__Task description__.
Return, word for word, every line that follows.

__Records to process__.

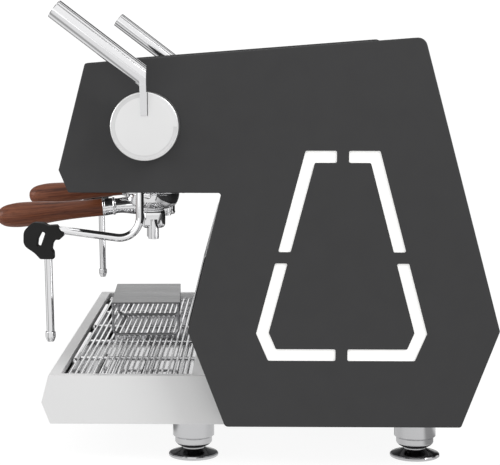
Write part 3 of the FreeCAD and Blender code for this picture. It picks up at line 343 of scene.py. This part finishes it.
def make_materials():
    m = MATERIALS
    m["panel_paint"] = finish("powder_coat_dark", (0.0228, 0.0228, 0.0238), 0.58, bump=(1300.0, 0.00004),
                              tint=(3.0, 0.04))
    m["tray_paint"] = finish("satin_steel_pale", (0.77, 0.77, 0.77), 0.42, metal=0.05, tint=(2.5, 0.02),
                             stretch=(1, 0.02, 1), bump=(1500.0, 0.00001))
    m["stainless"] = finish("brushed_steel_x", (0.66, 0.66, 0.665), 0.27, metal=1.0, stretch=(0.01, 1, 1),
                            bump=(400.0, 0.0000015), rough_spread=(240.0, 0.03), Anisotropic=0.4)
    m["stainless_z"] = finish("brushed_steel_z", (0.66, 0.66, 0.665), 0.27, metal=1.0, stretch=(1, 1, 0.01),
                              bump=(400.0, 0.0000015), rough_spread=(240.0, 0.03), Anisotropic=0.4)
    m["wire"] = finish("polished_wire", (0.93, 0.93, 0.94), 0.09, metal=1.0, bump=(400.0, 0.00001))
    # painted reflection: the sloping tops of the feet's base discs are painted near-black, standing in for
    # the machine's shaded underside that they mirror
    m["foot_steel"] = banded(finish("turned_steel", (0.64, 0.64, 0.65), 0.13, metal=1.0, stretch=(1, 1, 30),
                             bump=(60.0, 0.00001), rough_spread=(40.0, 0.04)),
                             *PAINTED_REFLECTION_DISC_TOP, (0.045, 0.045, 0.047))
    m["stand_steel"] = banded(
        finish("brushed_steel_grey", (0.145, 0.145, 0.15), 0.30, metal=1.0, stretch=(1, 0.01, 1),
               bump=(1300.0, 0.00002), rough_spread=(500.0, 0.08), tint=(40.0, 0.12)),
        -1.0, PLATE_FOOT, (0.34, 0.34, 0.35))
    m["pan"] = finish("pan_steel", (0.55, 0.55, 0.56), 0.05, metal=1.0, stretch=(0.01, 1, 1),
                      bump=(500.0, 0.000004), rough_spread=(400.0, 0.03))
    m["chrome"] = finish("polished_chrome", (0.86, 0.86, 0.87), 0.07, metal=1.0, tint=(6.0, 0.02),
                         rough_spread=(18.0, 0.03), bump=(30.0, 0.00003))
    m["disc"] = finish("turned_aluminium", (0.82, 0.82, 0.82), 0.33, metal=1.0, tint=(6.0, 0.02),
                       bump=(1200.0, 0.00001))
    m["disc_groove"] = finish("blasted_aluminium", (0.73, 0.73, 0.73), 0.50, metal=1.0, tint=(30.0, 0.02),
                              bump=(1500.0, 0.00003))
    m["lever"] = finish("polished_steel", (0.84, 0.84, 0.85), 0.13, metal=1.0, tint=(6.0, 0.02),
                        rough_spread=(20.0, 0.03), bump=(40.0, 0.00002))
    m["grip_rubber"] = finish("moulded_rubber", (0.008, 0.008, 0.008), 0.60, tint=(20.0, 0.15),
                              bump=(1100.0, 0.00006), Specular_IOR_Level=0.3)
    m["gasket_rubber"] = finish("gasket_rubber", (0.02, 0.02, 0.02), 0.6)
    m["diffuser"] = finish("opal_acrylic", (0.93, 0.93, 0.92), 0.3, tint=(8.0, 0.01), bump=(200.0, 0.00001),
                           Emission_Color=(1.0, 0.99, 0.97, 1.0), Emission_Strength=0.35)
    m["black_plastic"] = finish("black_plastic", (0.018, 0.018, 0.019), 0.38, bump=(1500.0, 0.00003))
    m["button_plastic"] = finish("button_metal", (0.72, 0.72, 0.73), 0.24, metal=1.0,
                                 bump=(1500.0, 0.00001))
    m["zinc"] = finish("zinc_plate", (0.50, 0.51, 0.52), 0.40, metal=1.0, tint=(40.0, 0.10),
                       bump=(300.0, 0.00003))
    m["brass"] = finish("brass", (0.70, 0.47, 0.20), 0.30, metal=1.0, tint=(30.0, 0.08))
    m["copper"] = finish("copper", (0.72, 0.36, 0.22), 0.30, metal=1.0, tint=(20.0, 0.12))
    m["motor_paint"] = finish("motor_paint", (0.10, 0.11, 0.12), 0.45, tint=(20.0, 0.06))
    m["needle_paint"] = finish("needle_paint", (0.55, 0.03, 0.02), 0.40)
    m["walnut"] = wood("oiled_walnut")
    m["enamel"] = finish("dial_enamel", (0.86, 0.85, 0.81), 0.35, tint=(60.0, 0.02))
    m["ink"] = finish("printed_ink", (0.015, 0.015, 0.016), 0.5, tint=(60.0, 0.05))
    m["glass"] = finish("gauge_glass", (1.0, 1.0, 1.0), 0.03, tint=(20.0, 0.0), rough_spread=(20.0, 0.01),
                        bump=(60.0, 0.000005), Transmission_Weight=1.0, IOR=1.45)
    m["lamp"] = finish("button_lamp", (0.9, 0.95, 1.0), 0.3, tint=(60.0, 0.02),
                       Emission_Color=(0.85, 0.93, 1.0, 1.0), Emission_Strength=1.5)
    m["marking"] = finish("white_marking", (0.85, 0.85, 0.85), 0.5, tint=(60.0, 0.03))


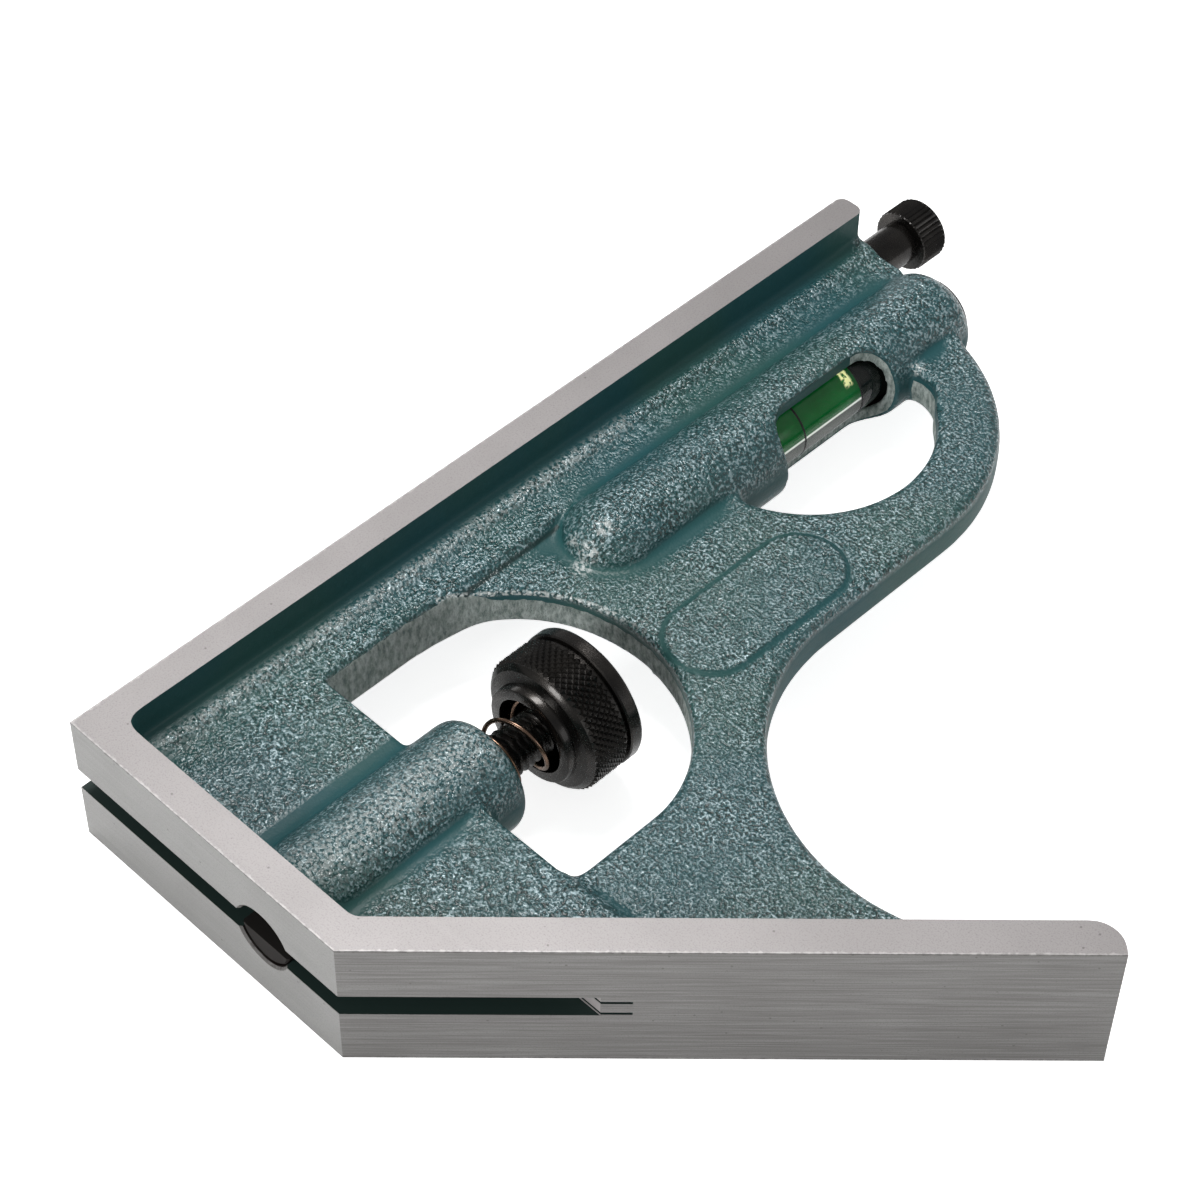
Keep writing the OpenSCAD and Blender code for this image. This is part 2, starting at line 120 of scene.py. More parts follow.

__Task result__.
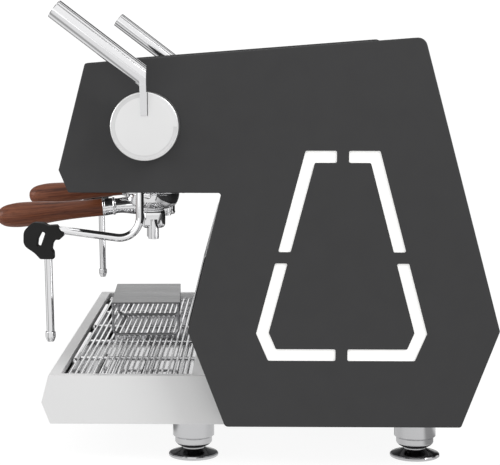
Write part 3 of the FreeCAD and Blender code for this picture. It picks up at line 343 of scene.py. This part finishes it.
def make_materials():
    m = MATERIALS
    m["panel_paint"] = finish("powder_coat_dark", (0.0228, 0.0228, 0.0238), 0.58, bump=(1300.0, 0.00004),
                              tint=(3.0, 0.04))
    m["tray_paint"] = finish("satin_steel_pale", (0.77, 0.77, 0.77), 0.42, metal=0.05, tint=(2.5, 0.02),
                             stretch=(1, 0.02, 1), bump=(1500.0, 0.00001))
    m["stainless"] = finish("brushed_steel_x", (0.66, 0.66, 0.665), 0.27, metal=1.0, stretch=(0.01, 1, 1),
                            bump=(400.0, 0.0000015), rough_spread=(240.0, 0.03), Anisotropic=0.4)
    m["stainless_z"] = finish("brushed_steel_z", (0.66, 0.66, 0.665), 0.27, metal=1.0, stretch=(1, 1, 0.01),
                              bump=(400.0, 0.0000015), rough_spread=(240.0, 0.03), Anisotropic=0.4)
    m["wire"] = finish("polished_wire", (0.93, 0.93, 0.94), 0.09, metal=1.0, bump=(400.0, 0.00001))
    # painted reflection: the sloping tops of the feet's base discs are painted near-black, standing in for
    # the machine's shaded underside that they mirror
    m["foot_steel"] = banded(finish("turned_steel", (0.64, 0.64, 0.65), 0.13, metal=1.0, stretch=(1, 1, 30),
                             bump=(60.0, 0.00001), rough_spread=(40.0, 0.04)),
                             *PAINTED_REFLECTION_DISC_TOP, (0.045, 0.045, 0.047))
    m["stand_steel"] = banded(
        finish("brushed_steel_grey", (0.145, 0.145, 0.15), 0.30, metal=1.0, stretch=(1, 0.01, 1),
               bump=(1300.0, 0.00002), rough_spread=(500.0, 0.08), tint=(40.0, 0.12)),
        -1.0, PLATE_FOOT, (0.34, 0.34, 0.35))
    m["pan"] = finish("pan_steel", (0.55, 0.55, 0.56), 0.05, metal=1.0, stretch=(0.01, 1, 1),
                      bump=(500.0, 0.000004), rough_spread=(400.0, 0.03))
    m["chrome"] = finish("polished_chrome", (0.86, 0.86, 0.87), 0.07, metal=1.0, tint=(6.0, 0.02),
                         rough_spread=(18.0, 0.03), bump=(30.0, 0.00003))
    m["disc"] = finish("turned_aluminium", (0.82, 0.82, 0.82), 0.33, metal=1.0, tint=(6.0, 0.02),
                       bump=(1200.0, 0.00001))
    m["disc_groove"] = finish("blasted_aluminium", (0.73, 0.73, 0.73), 0.50, metal=1.0, tint=(30.0, 0.02),
                              bump=(1500.0, 0.00003))
    m["lever"] = finish("polished_steel", (0.84, 0.84, 0.85), 0.13, metal=1.0, tint=(6.0, 0.02),
                        rough_spread=(20.0, 0.03), bump=(40.0, 0.00002))
    m["grip_rubber"] = finish("moulded_rubber", (0.008, 0.008, 0.008), 0.60, tint=(20.0, 0.15),
                              bump=(1100.0, 0.00006), Specular_IOR_Level=0.3)
    m["gasket_rubber"] = finish("gasket_rubber", (0.02, 0.02, 0.02), 0.6)
    m["diffuser"] = finish("opal_acrylic", (0.93, 0.93, 0.92), 0.3, tint=(8.0, 0.01), bump=(200.0, 0.00001),
                           Emission_Color=(1.0, 0.99, 0.97, 1.0), Emission_Strength=0.35)
    m["black_plastic"] = finish("black_plastic", (0.018, 0.018, 0.019), 0.38, bump=(1500.0, 0.00003))
    m["button_plastic"] = finish("button_metal", (0.72, 0.72, 0.73), 0.24, metal=1.0,
                                 bump=(1500.0, 0.00001))
    m["zinc"] = finish("zinc_plate", (0.50, 0.51, 0.52), 0.40, metal=1.0, tint=(40.0, 0.10),
                       bump=(300.0, 0.00003))
    m["brass"] = finish("brass", (0.70, 0.47, 0.20), 0.30, metal=1.0, tint=(30.0, 0.08))
    m["copper"] = finish("copper", (0.72, 0.36, 0.22), 0.30, metal=1.0, tint=(20.0, 0.12))
    m["motor_paint"] = finish("motor_paint", (0.10, 0.11, 0.12), 0.45, tint=(20.0, 0.06))
    m["needle_paint"] = finish("needle_paint", (0.55, 0.03, 0.02), 0.40)
    m["walnut"] = wood("oiled_walnut")
    m["enamel"] = finish("dial_enamel", (0.86, 0.85, 0.81), 0.35, tint=(60.0, 0.02))
    m["ink"] = finish("printed_ink", (0.015, 0.015, 0.016), 0.5, tint=(60.0, 0.05))
    m["glass"] = finish("gauge_glass", (1.0, 1.0, 1.0), 0.03, tint=(20.0, 0.0), rough_spread=(20.0, 0.01),
                        bump=(60.0, 0.000005), Transmission_Weight=1.0, IOR=1.45)
    m["lamp"] = finish("button_lamp", (0.9, 0.95, 1.0), 0.3, tint=(60.0, 0.02),
                       Emission_Color=(0.85, 0.93, 1.0, 1.0), Emission_Strength=1.5)
    m["marking"] = finish("white_marking", (0.85, 0.85, 0.85), 0.5, tint=(60.0, 0.03))


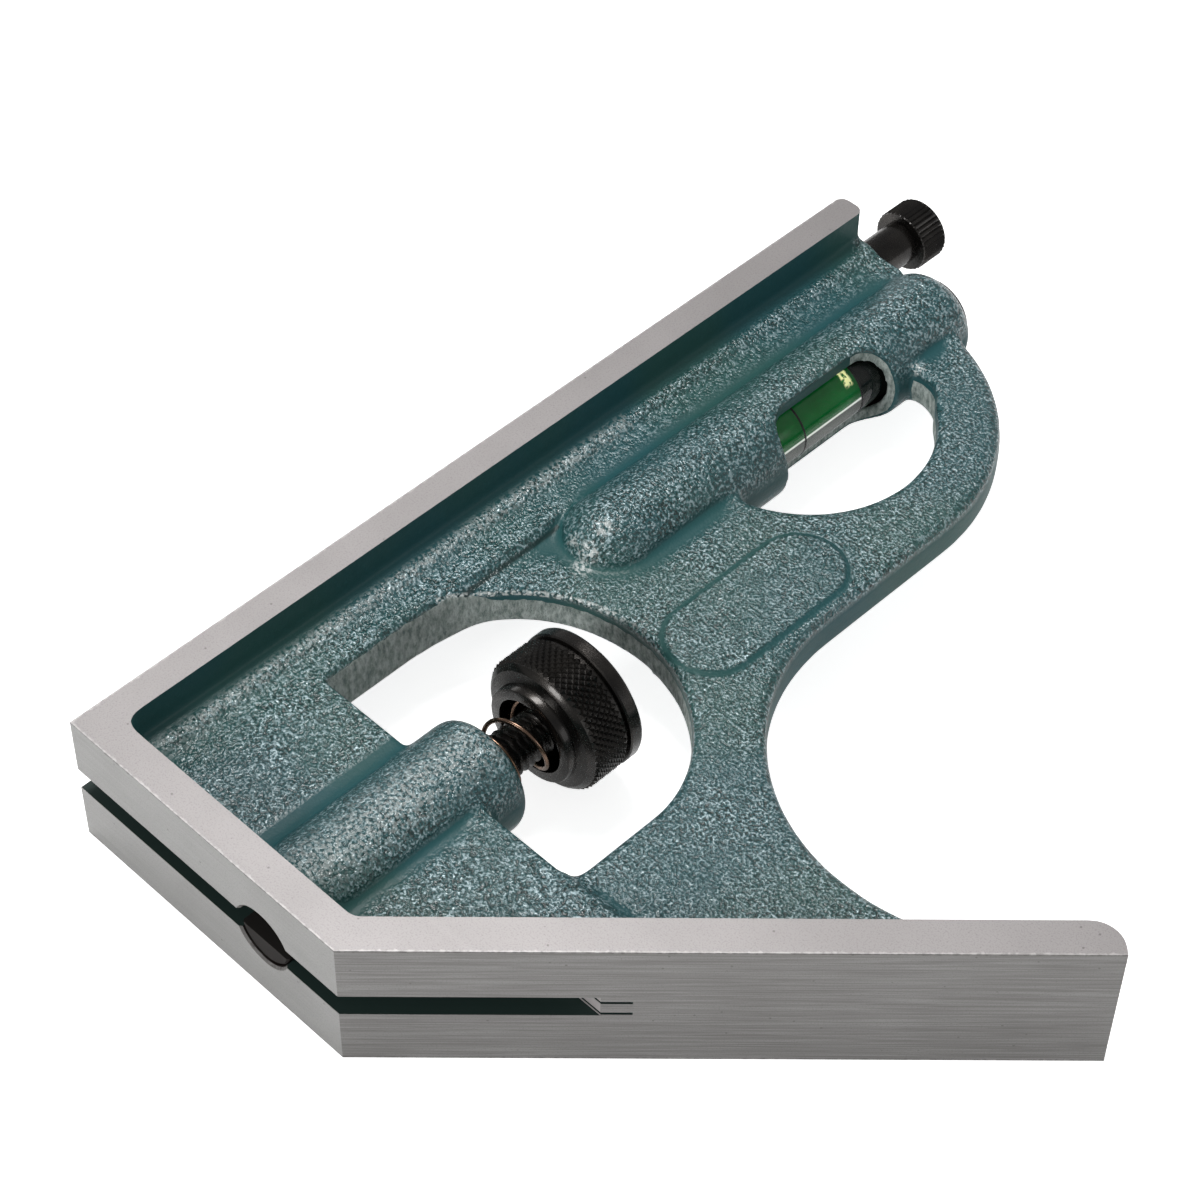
Keep writing the OpenSCAD and Blender code for this image. This is part 2, starting at line 120 of scene.py. More parts follow.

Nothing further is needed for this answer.